■ STATED EXERCISE: Exactly the lines from the one with "0.28, 0.16), 0.8)" to the one with "obj.parent = None", both included, are to be printed again; leave out the rest.

■ SOURCE MATERIAL:
+===+

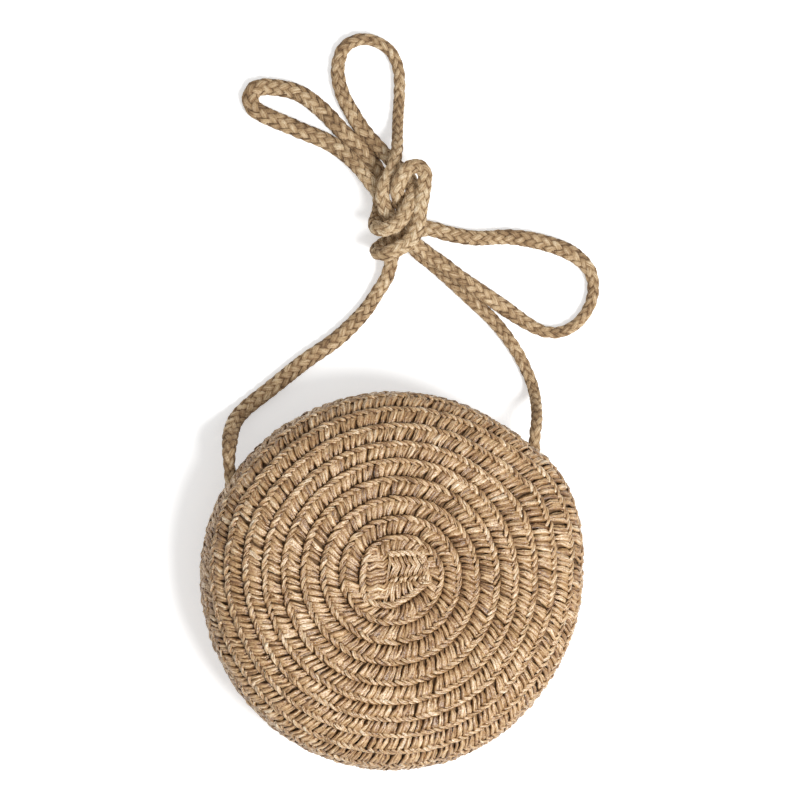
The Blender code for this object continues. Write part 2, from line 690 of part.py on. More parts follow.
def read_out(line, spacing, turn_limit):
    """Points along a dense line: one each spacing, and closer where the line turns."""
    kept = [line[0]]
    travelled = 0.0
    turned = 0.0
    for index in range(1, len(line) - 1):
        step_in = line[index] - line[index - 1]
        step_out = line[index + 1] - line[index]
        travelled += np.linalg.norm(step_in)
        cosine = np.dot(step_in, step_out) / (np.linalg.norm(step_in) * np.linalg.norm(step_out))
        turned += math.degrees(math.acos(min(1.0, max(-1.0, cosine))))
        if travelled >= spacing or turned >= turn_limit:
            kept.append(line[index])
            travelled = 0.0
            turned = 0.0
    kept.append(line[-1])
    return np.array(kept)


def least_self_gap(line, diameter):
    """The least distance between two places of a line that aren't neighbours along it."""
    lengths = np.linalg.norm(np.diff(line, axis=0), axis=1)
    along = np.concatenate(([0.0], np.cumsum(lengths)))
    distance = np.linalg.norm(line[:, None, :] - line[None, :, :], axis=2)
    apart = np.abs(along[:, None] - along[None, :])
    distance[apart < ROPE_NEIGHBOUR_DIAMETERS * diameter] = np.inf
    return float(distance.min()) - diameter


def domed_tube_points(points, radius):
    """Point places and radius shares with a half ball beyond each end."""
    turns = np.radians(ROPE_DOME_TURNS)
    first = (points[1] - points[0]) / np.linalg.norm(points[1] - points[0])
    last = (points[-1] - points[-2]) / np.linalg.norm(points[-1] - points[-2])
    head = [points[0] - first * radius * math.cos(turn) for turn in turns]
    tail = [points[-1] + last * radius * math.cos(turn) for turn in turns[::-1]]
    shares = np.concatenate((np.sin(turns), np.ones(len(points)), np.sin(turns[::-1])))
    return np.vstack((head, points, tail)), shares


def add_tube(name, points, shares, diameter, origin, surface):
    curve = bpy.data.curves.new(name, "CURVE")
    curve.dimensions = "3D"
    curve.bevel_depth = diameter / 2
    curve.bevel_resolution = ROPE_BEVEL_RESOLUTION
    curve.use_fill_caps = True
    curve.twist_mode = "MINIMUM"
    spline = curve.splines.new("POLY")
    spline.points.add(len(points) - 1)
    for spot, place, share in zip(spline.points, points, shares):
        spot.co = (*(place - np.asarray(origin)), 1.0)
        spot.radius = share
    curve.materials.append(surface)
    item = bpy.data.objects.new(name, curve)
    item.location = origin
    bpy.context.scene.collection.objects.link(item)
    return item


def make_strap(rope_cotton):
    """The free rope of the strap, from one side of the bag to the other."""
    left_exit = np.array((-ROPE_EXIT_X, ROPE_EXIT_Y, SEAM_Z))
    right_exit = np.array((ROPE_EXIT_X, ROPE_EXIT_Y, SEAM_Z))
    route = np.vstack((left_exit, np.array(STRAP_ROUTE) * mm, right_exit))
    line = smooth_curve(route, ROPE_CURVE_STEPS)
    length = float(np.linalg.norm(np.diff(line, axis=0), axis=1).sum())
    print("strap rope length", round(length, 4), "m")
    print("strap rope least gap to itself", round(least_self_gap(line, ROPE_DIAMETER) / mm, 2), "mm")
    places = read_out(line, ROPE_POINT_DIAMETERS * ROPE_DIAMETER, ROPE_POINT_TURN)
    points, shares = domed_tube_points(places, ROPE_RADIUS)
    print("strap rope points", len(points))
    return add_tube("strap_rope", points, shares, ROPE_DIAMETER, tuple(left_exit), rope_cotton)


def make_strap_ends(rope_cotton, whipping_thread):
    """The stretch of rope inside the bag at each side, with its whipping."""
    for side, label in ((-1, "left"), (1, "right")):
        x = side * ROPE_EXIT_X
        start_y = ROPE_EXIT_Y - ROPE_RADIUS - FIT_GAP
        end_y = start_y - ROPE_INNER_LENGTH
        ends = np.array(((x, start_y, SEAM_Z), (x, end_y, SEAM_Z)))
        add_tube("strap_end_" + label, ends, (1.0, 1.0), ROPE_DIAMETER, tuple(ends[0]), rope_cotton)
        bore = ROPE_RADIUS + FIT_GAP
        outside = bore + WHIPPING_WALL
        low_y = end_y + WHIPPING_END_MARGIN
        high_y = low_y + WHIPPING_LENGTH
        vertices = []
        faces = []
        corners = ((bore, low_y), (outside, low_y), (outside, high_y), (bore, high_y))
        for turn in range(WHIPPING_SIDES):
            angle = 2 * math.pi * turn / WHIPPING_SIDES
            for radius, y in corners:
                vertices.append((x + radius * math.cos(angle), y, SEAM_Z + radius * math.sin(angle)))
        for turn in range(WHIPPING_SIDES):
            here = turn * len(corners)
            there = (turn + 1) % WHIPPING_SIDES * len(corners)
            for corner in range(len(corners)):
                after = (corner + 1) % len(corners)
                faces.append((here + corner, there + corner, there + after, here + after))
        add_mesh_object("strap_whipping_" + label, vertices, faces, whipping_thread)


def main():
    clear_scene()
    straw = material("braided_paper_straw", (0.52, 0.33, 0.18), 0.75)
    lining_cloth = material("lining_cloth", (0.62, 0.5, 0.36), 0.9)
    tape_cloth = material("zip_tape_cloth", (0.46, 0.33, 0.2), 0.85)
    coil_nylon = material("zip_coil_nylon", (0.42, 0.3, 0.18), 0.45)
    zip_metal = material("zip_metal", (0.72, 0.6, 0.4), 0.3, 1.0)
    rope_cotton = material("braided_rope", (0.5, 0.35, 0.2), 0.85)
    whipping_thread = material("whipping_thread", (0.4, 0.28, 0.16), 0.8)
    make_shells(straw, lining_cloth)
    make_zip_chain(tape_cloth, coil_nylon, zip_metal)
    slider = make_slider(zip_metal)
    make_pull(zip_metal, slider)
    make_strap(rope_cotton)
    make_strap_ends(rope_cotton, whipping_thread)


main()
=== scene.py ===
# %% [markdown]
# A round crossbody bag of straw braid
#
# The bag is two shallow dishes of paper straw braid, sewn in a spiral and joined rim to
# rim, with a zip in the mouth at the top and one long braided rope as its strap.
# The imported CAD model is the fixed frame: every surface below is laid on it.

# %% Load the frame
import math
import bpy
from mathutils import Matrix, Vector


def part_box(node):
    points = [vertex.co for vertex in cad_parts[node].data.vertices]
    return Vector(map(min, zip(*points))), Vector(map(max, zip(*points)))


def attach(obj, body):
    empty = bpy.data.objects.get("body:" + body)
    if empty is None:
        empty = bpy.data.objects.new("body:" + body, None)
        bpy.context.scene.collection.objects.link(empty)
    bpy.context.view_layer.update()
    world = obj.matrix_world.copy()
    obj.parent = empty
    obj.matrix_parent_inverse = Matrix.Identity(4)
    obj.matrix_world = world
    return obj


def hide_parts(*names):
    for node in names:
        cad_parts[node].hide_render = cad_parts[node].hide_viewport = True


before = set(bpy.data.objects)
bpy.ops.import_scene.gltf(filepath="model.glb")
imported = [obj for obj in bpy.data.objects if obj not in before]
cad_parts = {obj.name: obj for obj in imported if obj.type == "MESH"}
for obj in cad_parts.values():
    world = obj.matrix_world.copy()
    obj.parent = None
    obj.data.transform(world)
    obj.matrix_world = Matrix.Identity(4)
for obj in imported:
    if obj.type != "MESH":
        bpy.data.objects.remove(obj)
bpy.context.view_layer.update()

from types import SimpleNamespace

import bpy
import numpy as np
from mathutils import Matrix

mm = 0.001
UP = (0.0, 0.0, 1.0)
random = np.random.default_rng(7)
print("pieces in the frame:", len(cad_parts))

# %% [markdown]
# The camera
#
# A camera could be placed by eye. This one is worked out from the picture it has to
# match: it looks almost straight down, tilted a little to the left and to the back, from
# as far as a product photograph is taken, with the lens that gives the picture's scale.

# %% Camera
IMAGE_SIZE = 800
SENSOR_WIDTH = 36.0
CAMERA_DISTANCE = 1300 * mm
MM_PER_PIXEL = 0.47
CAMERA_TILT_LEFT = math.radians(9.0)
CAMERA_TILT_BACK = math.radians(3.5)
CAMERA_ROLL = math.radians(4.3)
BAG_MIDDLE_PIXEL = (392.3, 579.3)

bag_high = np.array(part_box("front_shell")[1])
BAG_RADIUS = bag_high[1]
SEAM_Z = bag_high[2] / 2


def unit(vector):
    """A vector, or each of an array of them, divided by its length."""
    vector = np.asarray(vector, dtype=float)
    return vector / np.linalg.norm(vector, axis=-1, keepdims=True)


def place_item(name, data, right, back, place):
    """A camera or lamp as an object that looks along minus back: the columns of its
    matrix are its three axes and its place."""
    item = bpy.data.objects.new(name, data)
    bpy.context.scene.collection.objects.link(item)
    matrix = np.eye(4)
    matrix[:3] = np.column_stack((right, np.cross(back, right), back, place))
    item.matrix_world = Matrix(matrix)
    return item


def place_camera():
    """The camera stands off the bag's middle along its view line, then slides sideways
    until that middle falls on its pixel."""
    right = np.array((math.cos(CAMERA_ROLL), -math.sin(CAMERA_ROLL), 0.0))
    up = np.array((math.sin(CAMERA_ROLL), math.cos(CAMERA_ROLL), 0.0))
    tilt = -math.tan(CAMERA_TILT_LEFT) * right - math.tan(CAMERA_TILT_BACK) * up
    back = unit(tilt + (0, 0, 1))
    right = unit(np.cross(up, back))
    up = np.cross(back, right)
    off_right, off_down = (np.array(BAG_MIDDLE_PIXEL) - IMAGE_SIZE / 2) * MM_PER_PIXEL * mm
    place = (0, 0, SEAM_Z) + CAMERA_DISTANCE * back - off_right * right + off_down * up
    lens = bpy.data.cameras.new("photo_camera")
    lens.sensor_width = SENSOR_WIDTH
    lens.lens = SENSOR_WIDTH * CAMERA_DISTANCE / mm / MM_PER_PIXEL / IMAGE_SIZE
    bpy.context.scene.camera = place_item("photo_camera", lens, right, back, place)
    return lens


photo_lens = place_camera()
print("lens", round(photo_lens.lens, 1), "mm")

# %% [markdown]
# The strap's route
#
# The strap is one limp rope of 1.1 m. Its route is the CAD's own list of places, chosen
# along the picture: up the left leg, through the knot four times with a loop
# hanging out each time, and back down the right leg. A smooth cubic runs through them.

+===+

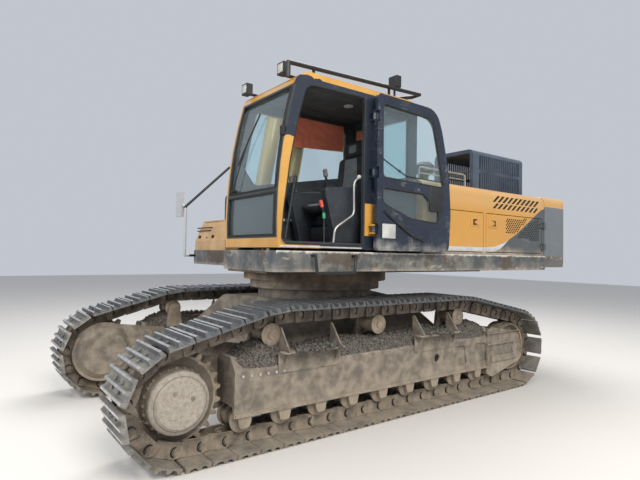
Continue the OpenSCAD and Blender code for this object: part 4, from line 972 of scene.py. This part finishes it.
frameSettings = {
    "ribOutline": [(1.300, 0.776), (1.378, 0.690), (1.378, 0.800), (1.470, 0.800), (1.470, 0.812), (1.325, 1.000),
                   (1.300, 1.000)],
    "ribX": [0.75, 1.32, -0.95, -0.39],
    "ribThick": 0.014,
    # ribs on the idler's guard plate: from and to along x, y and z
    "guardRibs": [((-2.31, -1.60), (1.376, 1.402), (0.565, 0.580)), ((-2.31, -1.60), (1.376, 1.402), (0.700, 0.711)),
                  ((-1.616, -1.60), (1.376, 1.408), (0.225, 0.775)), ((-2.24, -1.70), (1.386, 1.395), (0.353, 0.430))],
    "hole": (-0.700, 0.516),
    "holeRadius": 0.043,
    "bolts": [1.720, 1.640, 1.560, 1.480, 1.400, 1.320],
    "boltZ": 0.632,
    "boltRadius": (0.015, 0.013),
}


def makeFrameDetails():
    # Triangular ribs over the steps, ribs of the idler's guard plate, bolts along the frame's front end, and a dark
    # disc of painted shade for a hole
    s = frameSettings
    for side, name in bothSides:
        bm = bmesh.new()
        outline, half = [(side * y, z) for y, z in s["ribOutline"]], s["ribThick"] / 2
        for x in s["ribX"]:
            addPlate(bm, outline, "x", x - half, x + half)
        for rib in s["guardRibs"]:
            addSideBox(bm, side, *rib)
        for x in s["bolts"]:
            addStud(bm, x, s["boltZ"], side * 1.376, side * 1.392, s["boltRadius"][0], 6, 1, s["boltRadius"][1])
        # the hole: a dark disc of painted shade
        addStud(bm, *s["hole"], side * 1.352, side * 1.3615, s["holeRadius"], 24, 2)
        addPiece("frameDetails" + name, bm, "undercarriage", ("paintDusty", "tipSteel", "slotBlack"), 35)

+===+

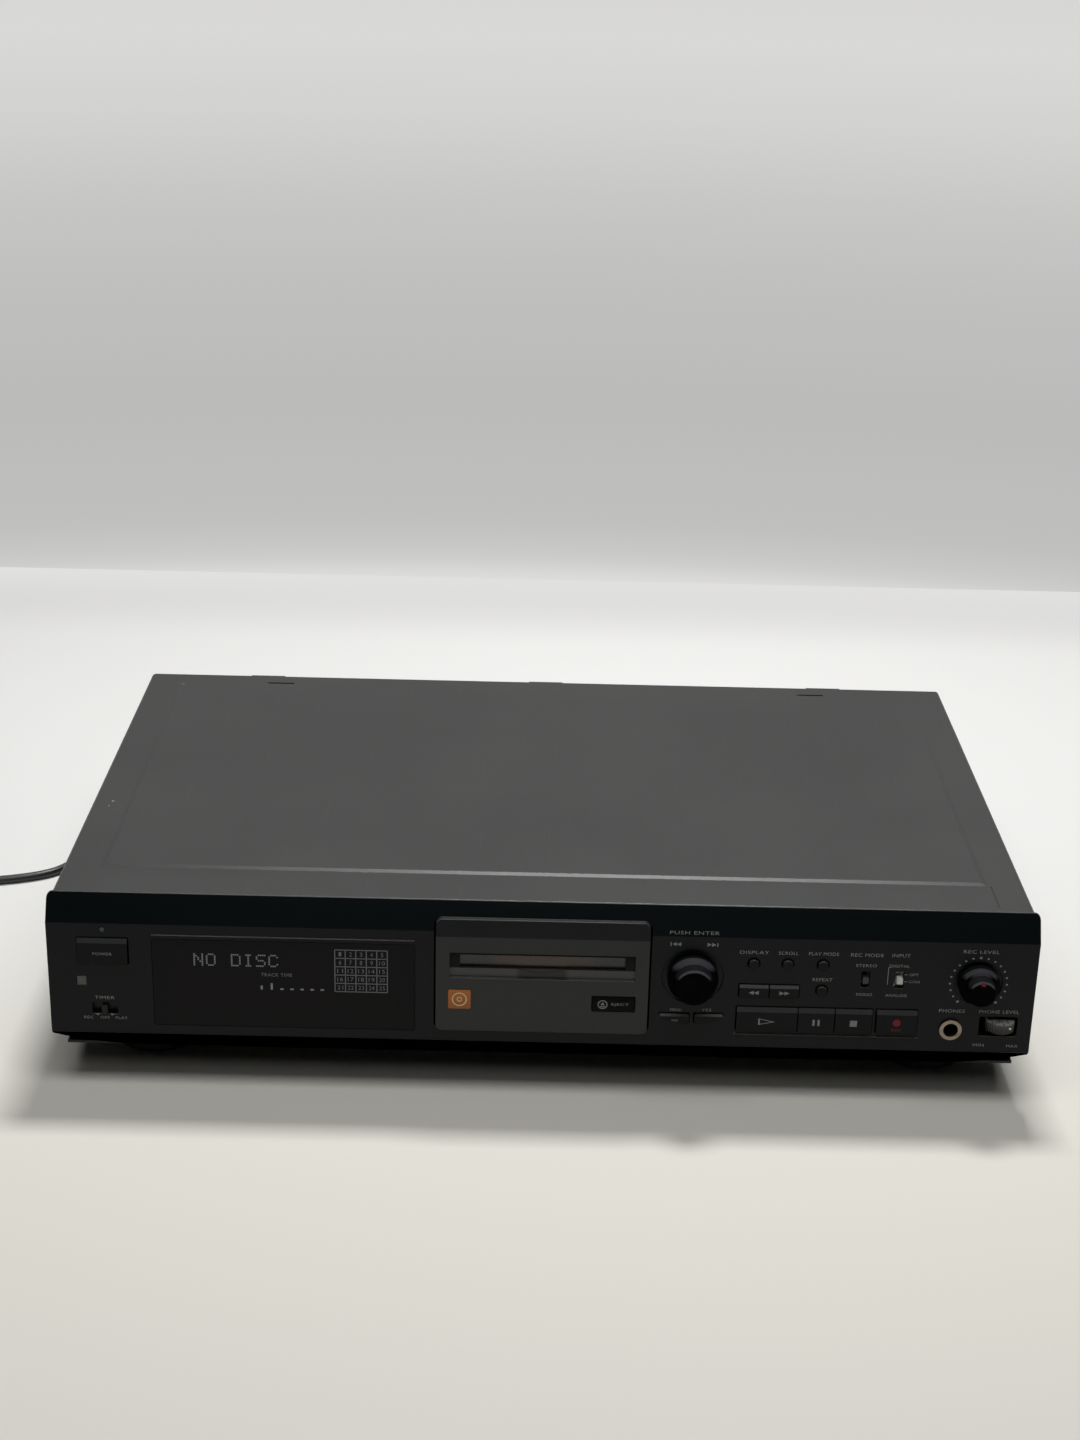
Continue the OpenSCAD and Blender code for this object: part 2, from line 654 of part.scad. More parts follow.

+===+

■ EXERCISE SOLUTION:
    whipping_thread = material("whipping_thread", (0.4, 0.28, 0.16), 0.8)
    make_shells(straw, lining_cloth)
    make_zip_chain(tape_cloth, coil_nylon, zip_metal)
    slider = make_slider(zip_metal)
    make_pull(zip_metal, slider)
    make_strap(rope_cotton)
    make_strap_ends(rope_cotton, whipping_thread)


main()
=== scene.py ===
# %% [markdown]
# A round crossbody bag of straw braid
#
# The bag is two shallow dishes of paper straw braid, sewn in a spiral and joined rim to
# rim, with a zip in the mouth at the top and one long braided rope as its strap.
# The imported CAD model is the fixed frame: every surface below is laid on it.

# %% Load the frame
import math
import bpy
from mathutils import Matrix, Vector


def part_box(node):
    points = [vertex.co for vertex in cad_parts[node].data.vertices]
    return Vector(map(min, zip(*points))), Vector(map(max, zip(*points)))


def attach(obj, body):
    empty = bpy.data.objects.get("body:" + body)
    if empty is None:
        empty = bpy.data.objects.new("body:" + body, None)
        bpy.context.scene.collection.objects.link(empty)
    bpy.context.view_layer.update()
    world = obj.matrix_world.copy()
    obj.parent = empty
    obj.matrix_parent_inverse = Matrix.Identity(4)
    obj.matrix_world = world
    return obj


def hide_parts(*names):
    for node in names:
        cad_parts[node].hide_render = cad_parts[node].hide_viewport = True


before = set(bpy.data.objects)
bpy.ops.import_scene.gltf(filepath="model.glb")
imported = [obj for obj in bpy.data.objects if obj not in before]
cad_parts = {obj.name: obj for obj in imported if obj.type == "MESH"}
for obj in cad_parts.values():
    world = obj.matrix_world.copy()
    obj.parent = None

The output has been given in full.